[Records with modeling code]
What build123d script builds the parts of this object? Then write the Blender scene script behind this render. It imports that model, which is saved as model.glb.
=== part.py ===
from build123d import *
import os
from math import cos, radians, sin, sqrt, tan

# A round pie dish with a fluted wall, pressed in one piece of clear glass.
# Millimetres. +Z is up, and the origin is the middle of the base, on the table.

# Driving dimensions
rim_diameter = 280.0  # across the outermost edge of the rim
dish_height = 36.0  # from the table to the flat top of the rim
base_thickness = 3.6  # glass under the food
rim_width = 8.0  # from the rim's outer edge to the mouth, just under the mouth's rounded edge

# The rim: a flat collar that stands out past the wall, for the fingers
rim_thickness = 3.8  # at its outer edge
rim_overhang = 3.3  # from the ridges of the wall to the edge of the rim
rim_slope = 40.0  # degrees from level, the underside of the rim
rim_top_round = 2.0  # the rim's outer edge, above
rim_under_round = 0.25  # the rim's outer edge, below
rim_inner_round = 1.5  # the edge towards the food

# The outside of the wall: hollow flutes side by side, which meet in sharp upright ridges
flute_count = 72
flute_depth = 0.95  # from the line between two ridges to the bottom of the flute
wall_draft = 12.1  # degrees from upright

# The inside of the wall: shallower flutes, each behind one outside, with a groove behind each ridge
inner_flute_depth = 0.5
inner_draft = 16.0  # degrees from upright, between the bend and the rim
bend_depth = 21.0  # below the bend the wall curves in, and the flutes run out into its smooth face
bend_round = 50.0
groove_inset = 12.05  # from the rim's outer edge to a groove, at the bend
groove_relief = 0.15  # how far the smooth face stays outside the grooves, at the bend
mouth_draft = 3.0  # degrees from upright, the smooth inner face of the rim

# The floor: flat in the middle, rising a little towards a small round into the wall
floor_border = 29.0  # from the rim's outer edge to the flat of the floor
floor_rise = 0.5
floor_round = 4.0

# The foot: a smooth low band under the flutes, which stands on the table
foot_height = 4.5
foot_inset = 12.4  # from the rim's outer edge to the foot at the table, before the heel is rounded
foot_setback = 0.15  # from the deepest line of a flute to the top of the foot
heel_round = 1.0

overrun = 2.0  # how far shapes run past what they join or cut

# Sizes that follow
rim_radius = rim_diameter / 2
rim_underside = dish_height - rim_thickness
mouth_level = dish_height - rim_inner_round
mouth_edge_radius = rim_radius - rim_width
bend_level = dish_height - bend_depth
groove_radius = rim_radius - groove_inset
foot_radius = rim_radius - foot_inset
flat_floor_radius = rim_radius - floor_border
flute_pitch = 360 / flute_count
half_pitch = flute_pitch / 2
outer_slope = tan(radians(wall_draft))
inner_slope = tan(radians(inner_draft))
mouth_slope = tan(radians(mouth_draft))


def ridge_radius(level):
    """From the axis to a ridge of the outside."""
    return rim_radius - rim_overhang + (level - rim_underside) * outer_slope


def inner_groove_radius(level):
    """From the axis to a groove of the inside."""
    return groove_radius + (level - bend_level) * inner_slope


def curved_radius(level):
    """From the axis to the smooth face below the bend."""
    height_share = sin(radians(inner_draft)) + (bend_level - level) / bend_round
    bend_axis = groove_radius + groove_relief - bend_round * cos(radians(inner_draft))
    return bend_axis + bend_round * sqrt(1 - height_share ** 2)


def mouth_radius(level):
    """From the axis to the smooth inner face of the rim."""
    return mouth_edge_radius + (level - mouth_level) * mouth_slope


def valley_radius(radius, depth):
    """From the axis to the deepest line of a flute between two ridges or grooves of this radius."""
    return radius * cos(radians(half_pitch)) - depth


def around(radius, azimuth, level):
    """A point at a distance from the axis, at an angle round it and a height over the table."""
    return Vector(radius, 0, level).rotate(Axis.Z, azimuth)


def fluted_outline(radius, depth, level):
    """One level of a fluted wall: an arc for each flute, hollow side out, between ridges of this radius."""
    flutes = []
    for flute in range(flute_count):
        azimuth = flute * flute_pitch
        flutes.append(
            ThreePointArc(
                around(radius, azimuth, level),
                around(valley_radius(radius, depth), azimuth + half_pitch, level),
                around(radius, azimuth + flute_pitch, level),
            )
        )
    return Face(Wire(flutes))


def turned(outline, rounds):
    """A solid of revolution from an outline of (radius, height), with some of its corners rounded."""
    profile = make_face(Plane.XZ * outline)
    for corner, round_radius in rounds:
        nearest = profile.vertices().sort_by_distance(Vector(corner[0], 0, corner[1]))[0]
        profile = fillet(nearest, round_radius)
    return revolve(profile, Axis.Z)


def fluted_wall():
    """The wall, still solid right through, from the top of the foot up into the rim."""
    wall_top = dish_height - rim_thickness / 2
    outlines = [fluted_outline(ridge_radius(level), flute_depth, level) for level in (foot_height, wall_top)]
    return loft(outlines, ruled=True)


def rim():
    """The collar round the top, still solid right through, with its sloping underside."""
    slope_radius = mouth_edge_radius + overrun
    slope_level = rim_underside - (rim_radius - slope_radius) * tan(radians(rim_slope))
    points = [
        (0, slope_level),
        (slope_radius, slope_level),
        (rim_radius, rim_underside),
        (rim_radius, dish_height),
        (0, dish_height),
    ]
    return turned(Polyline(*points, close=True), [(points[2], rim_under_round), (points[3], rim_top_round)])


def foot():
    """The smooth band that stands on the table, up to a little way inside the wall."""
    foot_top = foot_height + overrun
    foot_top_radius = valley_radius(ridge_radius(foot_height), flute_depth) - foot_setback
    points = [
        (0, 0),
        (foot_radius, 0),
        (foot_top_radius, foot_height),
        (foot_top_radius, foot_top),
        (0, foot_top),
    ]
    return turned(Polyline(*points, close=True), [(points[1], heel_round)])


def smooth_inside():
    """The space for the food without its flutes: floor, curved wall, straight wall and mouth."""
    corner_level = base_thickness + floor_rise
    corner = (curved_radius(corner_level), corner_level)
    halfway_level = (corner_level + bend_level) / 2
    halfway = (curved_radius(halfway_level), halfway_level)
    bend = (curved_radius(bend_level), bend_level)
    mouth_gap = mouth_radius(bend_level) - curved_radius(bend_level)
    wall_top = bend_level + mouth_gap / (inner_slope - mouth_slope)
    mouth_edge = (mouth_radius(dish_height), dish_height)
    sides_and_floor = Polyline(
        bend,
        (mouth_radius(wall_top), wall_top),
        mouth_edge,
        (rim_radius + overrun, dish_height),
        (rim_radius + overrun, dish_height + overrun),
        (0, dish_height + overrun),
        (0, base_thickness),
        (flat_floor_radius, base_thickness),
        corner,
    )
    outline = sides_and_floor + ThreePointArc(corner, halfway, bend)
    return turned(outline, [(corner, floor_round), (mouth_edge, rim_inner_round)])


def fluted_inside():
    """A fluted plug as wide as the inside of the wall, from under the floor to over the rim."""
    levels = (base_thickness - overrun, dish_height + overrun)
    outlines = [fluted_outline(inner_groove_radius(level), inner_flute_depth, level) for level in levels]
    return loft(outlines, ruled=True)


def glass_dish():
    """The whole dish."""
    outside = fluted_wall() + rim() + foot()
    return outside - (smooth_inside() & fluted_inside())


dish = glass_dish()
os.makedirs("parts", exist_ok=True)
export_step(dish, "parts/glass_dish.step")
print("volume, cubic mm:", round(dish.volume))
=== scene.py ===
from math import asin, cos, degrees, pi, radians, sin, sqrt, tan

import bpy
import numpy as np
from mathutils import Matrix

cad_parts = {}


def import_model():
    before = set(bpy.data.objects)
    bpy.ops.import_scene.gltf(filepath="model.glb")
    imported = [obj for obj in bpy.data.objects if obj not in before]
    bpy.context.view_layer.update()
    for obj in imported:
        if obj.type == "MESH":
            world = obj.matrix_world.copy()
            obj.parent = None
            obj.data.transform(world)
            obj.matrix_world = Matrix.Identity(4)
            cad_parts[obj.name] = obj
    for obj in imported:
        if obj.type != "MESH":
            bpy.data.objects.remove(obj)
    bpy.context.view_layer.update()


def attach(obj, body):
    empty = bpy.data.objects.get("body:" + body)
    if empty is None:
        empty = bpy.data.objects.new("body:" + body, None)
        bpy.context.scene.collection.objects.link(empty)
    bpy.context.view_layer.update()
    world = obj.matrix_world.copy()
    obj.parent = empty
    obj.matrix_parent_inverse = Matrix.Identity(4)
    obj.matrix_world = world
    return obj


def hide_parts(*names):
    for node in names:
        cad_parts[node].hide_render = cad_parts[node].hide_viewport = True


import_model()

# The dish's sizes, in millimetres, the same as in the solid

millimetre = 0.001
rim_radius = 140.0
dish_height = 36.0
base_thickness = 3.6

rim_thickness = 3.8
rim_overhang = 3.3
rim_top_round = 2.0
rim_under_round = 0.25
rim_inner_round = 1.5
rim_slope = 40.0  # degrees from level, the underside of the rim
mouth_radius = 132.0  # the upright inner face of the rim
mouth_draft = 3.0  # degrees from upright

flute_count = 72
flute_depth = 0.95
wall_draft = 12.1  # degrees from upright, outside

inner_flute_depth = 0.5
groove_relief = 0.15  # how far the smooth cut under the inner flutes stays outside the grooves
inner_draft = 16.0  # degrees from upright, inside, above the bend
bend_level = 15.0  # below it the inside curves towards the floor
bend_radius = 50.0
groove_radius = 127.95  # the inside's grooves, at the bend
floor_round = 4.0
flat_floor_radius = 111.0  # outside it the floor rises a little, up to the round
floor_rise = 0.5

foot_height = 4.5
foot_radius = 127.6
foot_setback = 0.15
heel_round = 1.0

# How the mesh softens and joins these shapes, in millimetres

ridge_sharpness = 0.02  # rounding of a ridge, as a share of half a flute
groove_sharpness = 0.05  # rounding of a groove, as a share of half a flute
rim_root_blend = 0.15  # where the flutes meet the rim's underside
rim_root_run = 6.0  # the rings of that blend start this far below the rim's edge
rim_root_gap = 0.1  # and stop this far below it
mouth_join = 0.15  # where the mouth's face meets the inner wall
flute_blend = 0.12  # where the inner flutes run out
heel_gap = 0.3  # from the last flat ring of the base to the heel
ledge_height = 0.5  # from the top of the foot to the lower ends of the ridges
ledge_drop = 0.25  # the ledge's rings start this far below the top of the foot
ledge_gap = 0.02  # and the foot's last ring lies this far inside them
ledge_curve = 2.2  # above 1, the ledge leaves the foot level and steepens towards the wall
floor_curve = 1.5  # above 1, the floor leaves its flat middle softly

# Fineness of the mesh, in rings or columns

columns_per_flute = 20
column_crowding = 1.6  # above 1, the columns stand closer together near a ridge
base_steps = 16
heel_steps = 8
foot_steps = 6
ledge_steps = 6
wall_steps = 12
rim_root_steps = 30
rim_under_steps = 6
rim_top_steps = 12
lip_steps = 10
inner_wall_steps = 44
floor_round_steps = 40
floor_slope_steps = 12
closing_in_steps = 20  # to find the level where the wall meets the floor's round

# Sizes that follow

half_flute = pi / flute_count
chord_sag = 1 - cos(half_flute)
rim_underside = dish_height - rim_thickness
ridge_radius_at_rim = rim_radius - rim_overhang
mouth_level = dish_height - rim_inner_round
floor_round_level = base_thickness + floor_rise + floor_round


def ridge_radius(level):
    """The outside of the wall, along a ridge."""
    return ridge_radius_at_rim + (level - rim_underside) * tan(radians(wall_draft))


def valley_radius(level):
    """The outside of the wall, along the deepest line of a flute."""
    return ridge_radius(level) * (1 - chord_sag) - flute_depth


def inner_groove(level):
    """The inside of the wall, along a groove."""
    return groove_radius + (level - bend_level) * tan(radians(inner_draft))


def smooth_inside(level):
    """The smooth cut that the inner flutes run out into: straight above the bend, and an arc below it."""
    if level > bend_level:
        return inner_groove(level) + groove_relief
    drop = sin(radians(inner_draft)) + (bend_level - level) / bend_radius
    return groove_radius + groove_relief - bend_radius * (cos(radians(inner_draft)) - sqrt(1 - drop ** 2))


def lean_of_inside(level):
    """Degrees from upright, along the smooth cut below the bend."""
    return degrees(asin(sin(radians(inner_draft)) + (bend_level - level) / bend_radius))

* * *

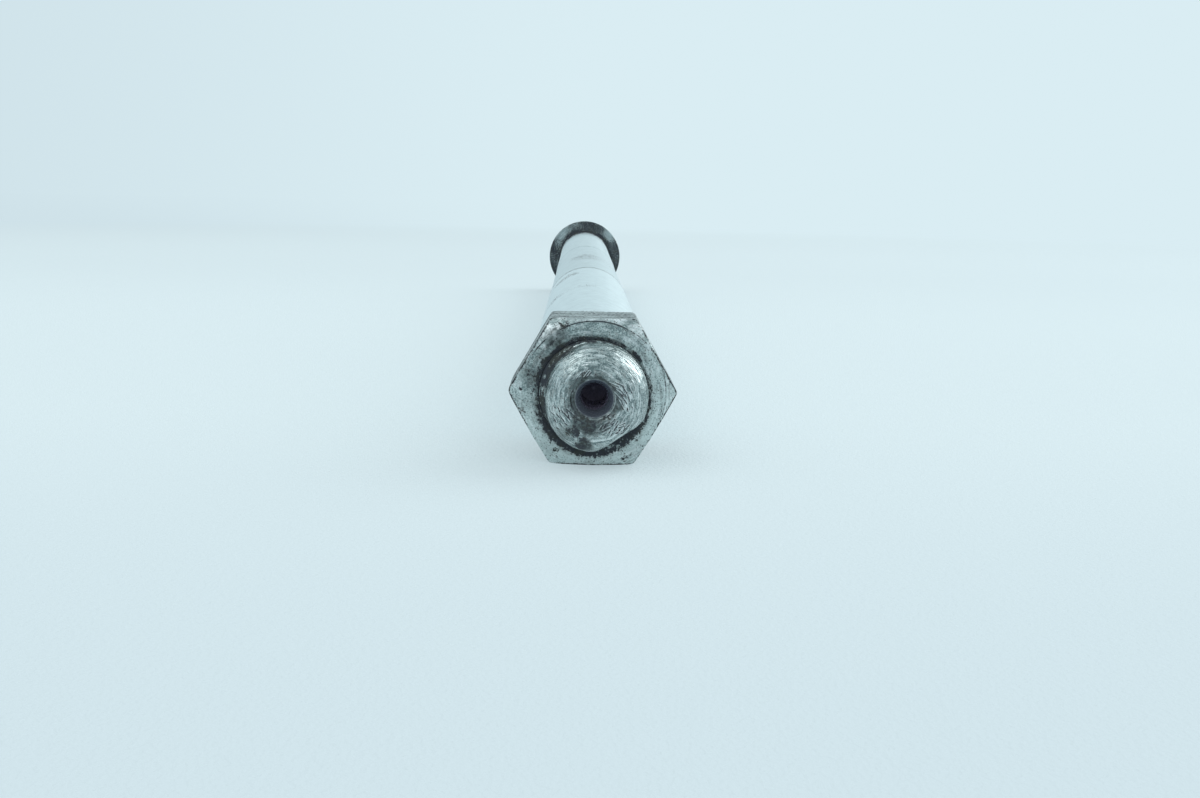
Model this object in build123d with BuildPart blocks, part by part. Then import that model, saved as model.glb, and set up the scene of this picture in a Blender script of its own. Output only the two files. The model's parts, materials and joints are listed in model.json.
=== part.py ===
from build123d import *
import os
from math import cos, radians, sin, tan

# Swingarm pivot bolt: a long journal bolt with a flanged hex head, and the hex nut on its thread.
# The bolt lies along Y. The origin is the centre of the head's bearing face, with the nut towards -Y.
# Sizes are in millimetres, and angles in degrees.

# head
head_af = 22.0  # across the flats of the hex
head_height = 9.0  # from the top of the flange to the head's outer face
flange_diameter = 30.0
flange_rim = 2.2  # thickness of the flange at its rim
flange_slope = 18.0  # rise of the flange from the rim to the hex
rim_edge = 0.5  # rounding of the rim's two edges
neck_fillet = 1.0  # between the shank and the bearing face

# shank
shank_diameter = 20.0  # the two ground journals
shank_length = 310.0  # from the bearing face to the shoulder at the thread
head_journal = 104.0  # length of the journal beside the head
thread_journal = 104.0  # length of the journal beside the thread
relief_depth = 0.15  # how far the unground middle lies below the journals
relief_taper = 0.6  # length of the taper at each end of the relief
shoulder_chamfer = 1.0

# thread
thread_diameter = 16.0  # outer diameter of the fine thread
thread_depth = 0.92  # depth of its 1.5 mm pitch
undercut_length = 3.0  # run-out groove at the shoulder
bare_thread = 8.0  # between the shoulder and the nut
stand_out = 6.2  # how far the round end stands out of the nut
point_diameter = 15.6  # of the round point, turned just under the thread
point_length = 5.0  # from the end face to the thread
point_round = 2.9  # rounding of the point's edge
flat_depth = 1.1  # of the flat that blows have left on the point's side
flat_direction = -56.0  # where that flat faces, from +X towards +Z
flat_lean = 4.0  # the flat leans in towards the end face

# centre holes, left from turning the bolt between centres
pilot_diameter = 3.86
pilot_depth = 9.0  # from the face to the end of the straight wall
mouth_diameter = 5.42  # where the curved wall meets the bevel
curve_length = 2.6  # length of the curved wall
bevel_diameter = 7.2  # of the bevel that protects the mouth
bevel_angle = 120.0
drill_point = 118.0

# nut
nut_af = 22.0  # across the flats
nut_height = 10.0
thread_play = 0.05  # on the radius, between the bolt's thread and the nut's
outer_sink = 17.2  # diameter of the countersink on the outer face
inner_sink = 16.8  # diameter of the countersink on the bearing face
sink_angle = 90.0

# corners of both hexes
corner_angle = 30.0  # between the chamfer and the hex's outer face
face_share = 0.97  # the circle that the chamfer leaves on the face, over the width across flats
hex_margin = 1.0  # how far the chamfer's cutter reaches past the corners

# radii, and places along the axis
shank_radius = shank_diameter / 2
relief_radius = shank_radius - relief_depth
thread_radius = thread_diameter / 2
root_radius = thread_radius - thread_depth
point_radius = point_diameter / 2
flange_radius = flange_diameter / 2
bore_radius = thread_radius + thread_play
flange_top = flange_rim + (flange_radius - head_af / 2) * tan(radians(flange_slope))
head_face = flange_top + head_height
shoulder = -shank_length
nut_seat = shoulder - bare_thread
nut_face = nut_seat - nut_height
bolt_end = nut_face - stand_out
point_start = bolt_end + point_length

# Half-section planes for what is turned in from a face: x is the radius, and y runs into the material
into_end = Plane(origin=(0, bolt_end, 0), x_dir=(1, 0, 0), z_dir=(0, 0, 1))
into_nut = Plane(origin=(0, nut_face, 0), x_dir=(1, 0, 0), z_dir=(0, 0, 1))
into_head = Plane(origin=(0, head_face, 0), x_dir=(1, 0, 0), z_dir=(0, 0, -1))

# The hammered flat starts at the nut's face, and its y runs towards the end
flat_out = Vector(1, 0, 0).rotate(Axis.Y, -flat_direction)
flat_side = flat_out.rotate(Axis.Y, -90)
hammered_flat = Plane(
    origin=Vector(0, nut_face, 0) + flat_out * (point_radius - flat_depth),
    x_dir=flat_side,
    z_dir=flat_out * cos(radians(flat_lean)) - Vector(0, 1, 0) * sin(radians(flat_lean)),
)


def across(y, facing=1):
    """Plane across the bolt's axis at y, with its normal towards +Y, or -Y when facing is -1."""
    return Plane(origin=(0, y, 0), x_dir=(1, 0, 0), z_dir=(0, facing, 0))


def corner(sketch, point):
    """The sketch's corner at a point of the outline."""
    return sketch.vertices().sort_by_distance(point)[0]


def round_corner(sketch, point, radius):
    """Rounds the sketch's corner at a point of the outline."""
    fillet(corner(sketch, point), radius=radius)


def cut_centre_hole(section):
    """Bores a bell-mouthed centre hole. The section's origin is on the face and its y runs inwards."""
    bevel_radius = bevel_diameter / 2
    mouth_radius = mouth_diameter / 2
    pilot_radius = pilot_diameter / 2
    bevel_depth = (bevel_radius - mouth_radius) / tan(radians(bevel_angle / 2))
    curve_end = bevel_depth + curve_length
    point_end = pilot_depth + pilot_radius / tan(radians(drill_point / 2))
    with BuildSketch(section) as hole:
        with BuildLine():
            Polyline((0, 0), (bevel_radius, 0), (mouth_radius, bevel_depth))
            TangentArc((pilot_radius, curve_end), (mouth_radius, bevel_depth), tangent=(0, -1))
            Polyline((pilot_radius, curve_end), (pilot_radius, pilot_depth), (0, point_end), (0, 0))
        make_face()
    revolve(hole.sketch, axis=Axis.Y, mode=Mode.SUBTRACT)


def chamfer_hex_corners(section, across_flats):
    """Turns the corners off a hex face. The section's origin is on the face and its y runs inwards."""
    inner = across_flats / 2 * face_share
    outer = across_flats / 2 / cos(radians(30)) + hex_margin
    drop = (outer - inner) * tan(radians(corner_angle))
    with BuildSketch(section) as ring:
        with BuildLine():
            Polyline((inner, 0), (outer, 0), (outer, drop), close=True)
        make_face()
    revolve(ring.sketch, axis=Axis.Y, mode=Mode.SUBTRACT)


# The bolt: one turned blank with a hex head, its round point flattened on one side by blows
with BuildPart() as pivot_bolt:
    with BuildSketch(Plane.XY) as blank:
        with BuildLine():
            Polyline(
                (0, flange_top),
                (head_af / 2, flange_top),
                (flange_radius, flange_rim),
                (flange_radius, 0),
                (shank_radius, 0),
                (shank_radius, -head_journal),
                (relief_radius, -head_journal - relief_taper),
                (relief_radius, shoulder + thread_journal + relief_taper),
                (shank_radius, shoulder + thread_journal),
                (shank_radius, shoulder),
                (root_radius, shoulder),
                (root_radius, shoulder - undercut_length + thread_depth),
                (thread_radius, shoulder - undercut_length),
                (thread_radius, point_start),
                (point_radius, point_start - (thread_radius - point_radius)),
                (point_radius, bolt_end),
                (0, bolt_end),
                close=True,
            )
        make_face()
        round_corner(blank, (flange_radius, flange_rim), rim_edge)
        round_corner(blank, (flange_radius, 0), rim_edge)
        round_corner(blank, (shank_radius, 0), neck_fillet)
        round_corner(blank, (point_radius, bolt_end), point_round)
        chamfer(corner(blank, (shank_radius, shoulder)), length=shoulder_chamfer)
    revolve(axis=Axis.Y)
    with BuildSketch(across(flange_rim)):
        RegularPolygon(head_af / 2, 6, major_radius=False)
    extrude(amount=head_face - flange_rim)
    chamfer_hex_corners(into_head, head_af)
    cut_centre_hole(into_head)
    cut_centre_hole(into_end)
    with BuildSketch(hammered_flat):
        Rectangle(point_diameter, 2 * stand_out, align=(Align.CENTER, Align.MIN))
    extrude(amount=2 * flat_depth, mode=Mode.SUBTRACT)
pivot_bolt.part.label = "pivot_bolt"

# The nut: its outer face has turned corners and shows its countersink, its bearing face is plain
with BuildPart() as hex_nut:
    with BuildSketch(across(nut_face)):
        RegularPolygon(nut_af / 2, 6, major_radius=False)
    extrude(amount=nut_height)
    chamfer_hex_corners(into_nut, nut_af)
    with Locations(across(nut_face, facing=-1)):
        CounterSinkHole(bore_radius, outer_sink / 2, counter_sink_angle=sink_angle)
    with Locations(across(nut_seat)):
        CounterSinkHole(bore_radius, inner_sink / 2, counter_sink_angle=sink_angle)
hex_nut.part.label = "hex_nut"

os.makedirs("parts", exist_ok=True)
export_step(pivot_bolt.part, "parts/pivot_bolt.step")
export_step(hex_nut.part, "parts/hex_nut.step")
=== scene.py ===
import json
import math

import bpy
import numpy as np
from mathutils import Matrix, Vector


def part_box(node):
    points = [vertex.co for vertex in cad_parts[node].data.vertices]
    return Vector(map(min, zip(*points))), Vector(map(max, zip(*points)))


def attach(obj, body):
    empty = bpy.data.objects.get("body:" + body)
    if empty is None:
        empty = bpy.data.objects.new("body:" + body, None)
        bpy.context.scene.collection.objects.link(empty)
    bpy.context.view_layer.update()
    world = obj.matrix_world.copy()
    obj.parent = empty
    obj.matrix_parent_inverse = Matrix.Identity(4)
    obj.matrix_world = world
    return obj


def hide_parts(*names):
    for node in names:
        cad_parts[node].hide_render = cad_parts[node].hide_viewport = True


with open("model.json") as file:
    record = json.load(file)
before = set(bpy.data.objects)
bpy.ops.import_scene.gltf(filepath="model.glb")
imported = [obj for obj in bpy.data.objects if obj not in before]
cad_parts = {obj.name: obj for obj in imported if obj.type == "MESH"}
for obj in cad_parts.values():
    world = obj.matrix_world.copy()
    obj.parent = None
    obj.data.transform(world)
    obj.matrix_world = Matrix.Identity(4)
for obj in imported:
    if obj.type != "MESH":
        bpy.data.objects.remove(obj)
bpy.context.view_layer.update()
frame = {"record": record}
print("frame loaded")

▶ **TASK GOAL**
Extract exactly and only the span of lines that begins at the line containing "Model this object" and ends at the line containing "# Sizes are".

▶ **ANSWER FOR THE TASK**
Model this object in build123d with BuildPart blocks, part by part. Then import that model, saved as model.glb, and set up the scene of this picture in a Blender script of its own. Output only the two files. The model's parts, materials and joints are listed in model.json.
=== part.py ===
from build123d import *
import os
from math import cos, radians, sin, tan

# Swingarm pivot bolt: a long journal bolt with a flanged hex head, and the hex nut on its thread.
# The bolt lies along Y. The origin is the centre of the head's bearing face, with the nut towards -Y.
# Sizes are in millimetres, and angles in degrees.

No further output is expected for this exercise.